For the reasons set forth in the opinion of the Court, I agree that the judgment of the district court should be affirmed. I write separately to address footnote 2 of the opinion of the Court, ante at 110, and to indicate my continuing belief that the view of United States v. Bagley, — U.S. —, 105 S.Ct. 3375, 87 L.Ed.2d 481 (1985), set forth in United States v. Ben M. Hogan Co., Inc., 769 F.2d 1293 (8th Cir.1985), is correct.

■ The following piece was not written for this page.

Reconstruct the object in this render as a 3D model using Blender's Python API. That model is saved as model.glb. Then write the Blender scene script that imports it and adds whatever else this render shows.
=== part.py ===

As the opinion of the Court observes, the Supreme Court in Bagley adopted a “reasonable probability” standard of materiality for evidence requested by a defendant. See ante at 110. We concluded in Hogan that this standard of materiality applies irrespective of the specificity of the request. 769 F.2d at 1299. This conclusion follows from the explicit statement in the concurring opinion in Bagley, 105 S.Ct. at 3385 (White, J., joined by Burger, C.J., and Rehnquist, J.), and from the language in Justice Blackmun’s opinion, which was joined by Justice O’Connor. Id. at 3384. In discussing the relevance of the defense’s request for disclosure, Justice Blackmun stated that
under the [reasonable probability] formulation the reviewing court may consider directly any adverse effect that the prosecutor’s failure to respond might have had on the preparation or presentation of the defendant’s case ... in light of the totality of the circumstances and with an awareness of the difficulty of reconstructing in a post-trial proceeding the course that the defense and the trial would have taken had the defense not been misled by the prosecutor’s incomplete response.

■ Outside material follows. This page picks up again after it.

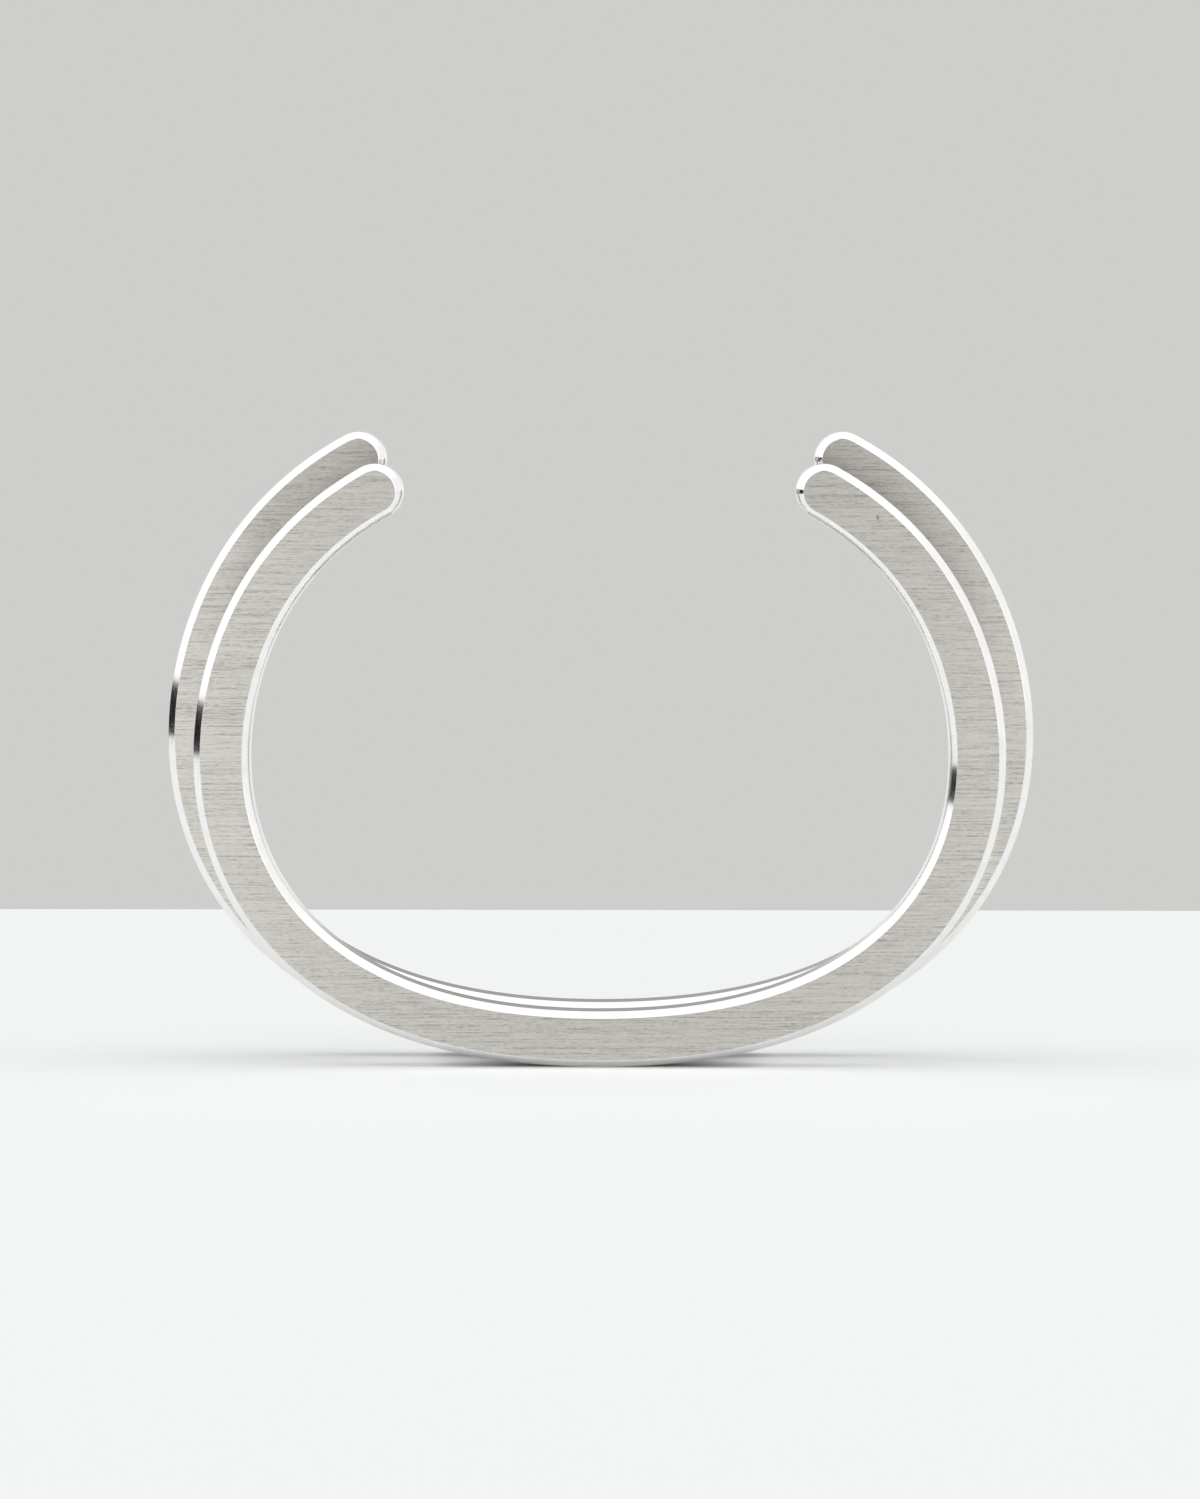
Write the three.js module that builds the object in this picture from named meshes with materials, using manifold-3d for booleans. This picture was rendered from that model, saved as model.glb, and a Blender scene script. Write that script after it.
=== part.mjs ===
// Open horseshoe-form cuff: two flat C-shaped rails side by side, joined over
// the bow by a curved bridge and two blind dowel pins.
// Millimetres. X across the cuff, Y along the wrist (front face towards -Y),
// Z up. The cuff stands on its bow at Z = 0 and the open mouth points up.

import * as THREE from 'three';
import { mergeVertices } from 'three/addons/utils/BufferGeometryUtils.js';
import Module from 'manifold-3d';

// ---- driving dimensions -------------------------------------------------

const RAIL_WIDTH = 4.5;          // rail section across the flat face, edge to edge
const RAIL_THICKNESS = 3.2;      // rail section along Y
const BEVEL = 0.56;              // 45 degree bevel on all four long edges
const RAIL_GAP = 2.8;            // clear space between the two rails

// Distance of each rail's mid-line from the wrist centre, one value for every
// 10 degrees from the middle of the bow (0) up past the tip (150).
const RADIUS_STEP = 10;
const FRONT_RADII = [
  23.75, 23.982, 24.65, 25.683, 26.97, 28.325, 29.489, 30.233,
  30.49, 30.38, 30.067, 29.605, 28.939, 28.045, 27.028, 26.085,
];
const REAR_RADII = [
  23.75, 23.994, 24.708, 25.854, 27.367, 29.089, 30.744, 32.022,
  32.757, 32.997, 32.901, 32.572, 32.002, 31.152, 30.055, 28.851,
];
const FRONT_TIP_ANGLE = 138.5;   // centre of the front rail's round tip
const REAR_TIP_ANGLE = 139.25;   // centre of the rear rail's round tip
const RAIL_STEPS = 118;          // mid-line steps from tip to tip
const TIP_STEPS = 12;            // facets round each half-round tip

const BRIDGE_WIDTH = 3.0;        // sits 0.75 inside both edges of the rails
const BRIDGE_ANGLE = 25.5;       // centre of each round end of the bridge
const BRIDGE_STEPS = 22;

const PIN_RADIUS = 0.6;
const PIN_CLEARANCE = 0.03;      // radial, in the rails and in the bridge
const PIN_ANGLE = 15;            // each pin's place along the bow
const PIN_DEPTH = 1.3;           // how far a pin enters each rail
const HOLE_DEPTH = 1.45;         // blind hole in each rail's hidden face
const PIN_CHAMFER = 0.12;
const ROUND_SEGMENTS = 32;

const STEEL = 0xbeb8b3;
const RAW_STEEL = 0x9b9a98;

// ---- outlines -----------------------------------------------------------

const rad = THREE.MathUtils.degToRad;

// Natural cubic spline through a table of radii, mirrored about the bow so
// that the left and right arms match.
function radiusSpline(table) {
  const ys = [...table.slice(1).reverse(), ...table];
  const n = ys.length;
  const h = rad(RADIUS_STEP);
  const m = new Array(n).fill(0);
  const c = new Array(n).fill(0);
  const d = new Array(n).fill(0);
  for (let i = 1; i < n - 1; i++) {
    const w = 4 - c[i - 1];
    c[i] = 1 / w;
    d[i] = (6 * (ys[i + 1] - 2 * ys[i] + ys[i - 1]) / (h * h) - d[i - 1]) / w;
  }
  for (let i = n - 2; i > 0; i--) m[i] = d[i] - c[i] * m[i + 1];
  const start = -(table.length - 1) * h;
  return (angle) => {
    const i = Math.min(n - 2, Math.max(0, Math.floor((angle - start) / h)));
    const b = (angle - start) / h - i;
    const a = 1 - b;
    return a * ys[i] + b * ys[i + 1]
      + ((a ** 3 - a) * m[i] + (b ** 3 - b) * m[i + 1]) * h * h / 6;
  };
}

const frontRadius = radiusSpline(FRONT_RADII);
const rearRadius = radiusSpline(REAR_RADII);
const bridgeRadius = (angle) => (frontRadius(angle) + rearRadius(angle)) / 2;

// The wrist centre stands above the ground by the bow's radius and half a rail.
const CENTRE_Z = FRONT_RADII[0] + RAIL_WIDTH / 2;

// A point on a mid-line with its outward normal, angle 0 straight down.
function station(radius, angle) {
  const e = 1e-4;
  const at = (t) => [radius(t) * Math.sin(t), CENTRE_Z - radius(t) * Math.cos(t)];
  const [x, z] = at(angle);
  const [x0, z0] = at(angle - e);
  const [x1, z1] = at(angle + e);
  const l = Math.hypot(x1 - x0, z1 - z0);
  return { x, z, nx: (z1 - z0) / l, nz: -(x1 - x0) / l };
}

// Closed outline of a constant-width band with half-round ends.
function bandOutline(radius, tipAngle, width, steps, tipSteps) {
  const half = width / 2;
  const pts = [];
  const angles = [];
  for (let i = 0; i <= steps; i++) angles.push(rad(-tipAngle + (2 * tipAngle * i) / steps));
  const right = station(radius, angles[steps]);
  const left = station(radius, angles[0]);
  for (const t of angles) {
    const s = station(radius, t);
    pts.push(new THREE.Vector2(s.x + s.nx * half, s.z + s.nz * half));
  }
  const cap = (s) => {
    const from = Math.atan2(s.nz, s.nx);
    for (let k = 1; k < tipSteps; k++) {
      const a = from + (Math.PI * k) / tipSteps;
      pts.push(new THREE.Vector2(s.x + half * Math.cos(a), s.z + half * Math.sin(a)));
    }
  };
  cap(right);
  for (const t of [...angles].reverse()) {
    const s = station(radius, t);
    pts.push(new THREE.Vector2(s.x - s.nx * half, s.z - s.nz * half));
  }
  cap({ x: left.x, z: left.z, nx: -left.nx, nz: -left.nz });
  return new THREE.Shape(pts);
}

// ---- solids -------------------------------------------------------------

const wasm = await Module();
wasm.setup();

function toSolid(geometry) {
  const g = geometry.clone();
  for (const name of Object.keys(g.attributes)) if (name !== 'position') g.deleteAttribute(name);
  const merged = mergeVertices(g, 1e-5);
  const mesh = new wasm.Mesh({
    numProp: 3,
    vertProperties: new Float32Array(merged.attributes.position.array),
    triVerts: new Uint32Array(merged.index.array),
  });
  return new wasm.Manifold(mesh);
}

function toGeometry(solid) {
  const m = solid.getMesh();
  const pos = new Float32Array(m.numVert * 3);
  for (let i = 0; i < m.numVert; i++) {
    for (let k = 0; k < 3; k++) pos[3 * i + k] = m.vertProperties[m.numProp * i + k];
  }
  const g = new THREE.BufferGeometry();
  g.setAttribute('position', new THREE.BufferAttribute(pos, 3));
  g.setIndex(new THREE.BufferAttribute(new Uint32Array(m.triVerts), 1));
  g.computeVertexNormals();
  return g;
}

// An outline drawn in X and Z, extruded along Y from yLow to yHigh.
function slab(shape, yLow, yHigh, bevel) {
  const g = new THREE.ExtrudeGeometry(shape, {
    depth: yHigh - yLow - 2 * bevel,
    steps: 1,
    curveSegments: 1,
    bevelEnabled: bevel > 0,
    bevelThickness: bevel,
    bevelSize: bevel,
    bevelOffset: -bevel,
    bevelSegments: 1,
  });
  const p = g.attributes.position;
  for (let i = 0; i < p.count; i++) {
    p.setXYZ(i, p.getX(i), yHigh - bevel - p.getZ(i), p.getY(i));
  }
  return g;
}

// A round bar along Y, centred on a bow mid-line at the given angle.
function barAt(radius, angle, r, yLow, yHigh) {
  const s = station(radius, rad(angle));
  const g = new THREE.CylinderGeometry(r, r, yHigh - yLow, ROUND_SEGMENTS);
  g.translate(s.x, (yLow + yHigh) / 2, s.z);
  return g;
}

// Y stations: the cuff is centred on Y = 0.
const INNER_Y = RAIL_GAP / 2;
const OUTER_Y = INNER_Y + RAIL_THICKNESS;
const HOLE_R = PIN_RADIUS + PIN_CLEARANCE;
const OVERSHOOT = 0.5;
const pinAngles = [-PIN_ANGLE, PIN_ANGLE];

function drill(solid, yLow, yHigh) {
  let out = solid;
  for (const a of pinAngles) out = out.subtract(toSolid(barAt(bridgeRadius, a, HOLE_R, yLow, yHigh)));
  return out;
}

const frontRail = drill(
  toSolid(slab(bandOutline(frontRadius, FRONT_TIP_ANGLE, RAIL_WIDTH, RAIL_STEPS, TIP_STEPS), -OUTER_Y, -INNER_Y, BEVEL)),
  -INNER_Y - HOLE_DEPTH, -INNER_Y + OVERSHOOT,
);
const rearRail = drill(
  toSolid(slab(bandOutline(rearRadius, REAR_TIP_ANGLE, RAIL_WIDTH, RAIL_STEPS, TIP_STEPS), INNER_Y, OUTER_Y, BEVEL)),
  INNER_Y - OVERSHOOT, INNER_Y + HOLE_DEPTH,
);
const bowBridge = drill(
  toSolid(slab(bandOutline(bridgeRadius, BRIDGE_ANGLE, BRIDGE_WIDTH, BRIDGE_STEPS, 10), -INNER_Y, INNER_Y, 0)),
  -INNER_Y - OVERSHOOT, INNER_Y + OVERSHOOT,
);

// A dowel pin: a turned bar with a small chamfer on both ends.
function dowel(angle) {
  const end = INNER_Y + PIN_DEPTH;
  const r = PIN_RADIUS;
  const c = PIN_CHAMFER;
  const profile = [
    [0, -end], [r - c, -end], [r, -end + c], [r, end - c], [r - c, end], [0, end],
  ].map(([x, y]) => new THREE.Vector2(x, y));
  const g = new THREE.LatheGeometry(profile, ROUND_SEGMENTS);
  const s = station(bridgeRadius, rad(angle));
  g.translate(s.x, 0, s.z);
  return g;
}

// ---- assembly -----------------------------------------------------------

const cuff = new THREE.Group();
cuff.name = 'horseshoe_cuff';

function addPart(name, geometry, color, roughness, metalness) {
  const mesh = new THREE.Mesh(geometry, new THREE.MeshStandardMaterial({ color, roughness, metalness }));
  mesh.name = name;
  cuff.add(mesh);
}

addPart('front_rail', toGeometry(frontRail), STEEL, 0.38, 1);
addPart('rear_rail', toGeometry(rearRail), STEEL, 0.38, 1);
addPart('bow_bridge', toGeometry(bowBridge), RAW_STEEL, 0.5, 1);
addPart('dowel_pin_left', dowel(-PIN_ANGLE), RAW_STEEL, 0.3, 1);
addPart('dowel_pin_right', dowel(PIN_ANGLE), RAW_STEEL, 0.3, 1);

export default cuff;
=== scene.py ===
import math

import bpy
import numpy as np
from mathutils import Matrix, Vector


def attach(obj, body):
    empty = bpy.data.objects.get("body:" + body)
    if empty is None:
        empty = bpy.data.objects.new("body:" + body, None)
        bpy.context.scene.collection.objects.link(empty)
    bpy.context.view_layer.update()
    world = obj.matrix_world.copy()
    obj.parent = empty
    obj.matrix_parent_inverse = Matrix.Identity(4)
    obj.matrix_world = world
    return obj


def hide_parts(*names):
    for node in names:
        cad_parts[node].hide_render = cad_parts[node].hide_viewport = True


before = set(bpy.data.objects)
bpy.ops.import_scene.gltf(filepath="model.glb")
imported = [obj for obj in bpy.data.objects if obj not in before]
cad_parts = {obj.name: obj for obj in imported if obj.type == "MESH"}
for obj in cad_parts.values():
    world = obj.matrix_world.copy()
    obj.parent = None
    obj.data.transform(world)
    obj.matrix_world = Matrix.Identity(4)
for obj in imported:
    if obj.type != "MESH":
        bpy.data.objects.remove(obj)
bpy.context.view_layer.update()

MM = 0.001

# ------------------------------------------------------------------ sizes
# The same driving dimensions as the CAD rails, in millimetres.

RAIL_WIDTH = 4.5
RAIL_THICKNESS = 3.2
BEVEL = 0.56
RAIL_GAP = 2.8
RADIUS_STEP = 10
FRONT_RADII = [
    23.75, 23.982, 24.65, 25.683, 26.97, 28.325, 29.489, 30.233,
    30.49, 30.38, 30.067, 29.605, 28.939, 28.045, 27.028, 26.085,
]
REAR_RADII = [
    23.75, 23.994, 24.708, 25.854, 27.367, 29.089, 30.744, 32.022,
    32.757, 32.997, 32.901, 32.572, 32.002, 31.152, 30.055, 28.851,
]
FRONT_TIP_ANGLE = 138.5
REAR_TIP_ANGLE = 139.25
BRIDGE_WIDTH = 3.0
BRIDGE_ANGLE = 25.5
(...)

Id. This passage, to my mind, reflects a concern not with the specificity of the request, but rather with the effect that the nondisclosure had on the fairness of the trial. The concurrence written by Justice White specifically agrees with Justice Blackmun’s adoption of the reasonable probability standard of materiality, and further observes, again in agreement with Justice Blackmun, that the reasonable probability test is sufficient to deal with all cases of prosecutorial failure to disclose evidence favorable to the accused. Id. at 3385. Thus I believe that Hogan is consistent with the position adopted by a majority of the Supreme Court in Bagley.

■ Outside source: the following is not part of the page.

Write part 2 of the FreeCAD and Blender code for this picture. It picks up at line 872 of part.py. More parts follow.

Similarly, I am unable to find any indication in the Bagley opinions that the Court would distinguish between bench and jury trials for purposes of the materiality standard. In any event, I am convinced that the nondisclosure of the evidence at issue in this case does nothing to undermine confidence in the result reached by the jury. Accordingly, I join the Court’s opinion subject to the above reservations concerning footnote 2.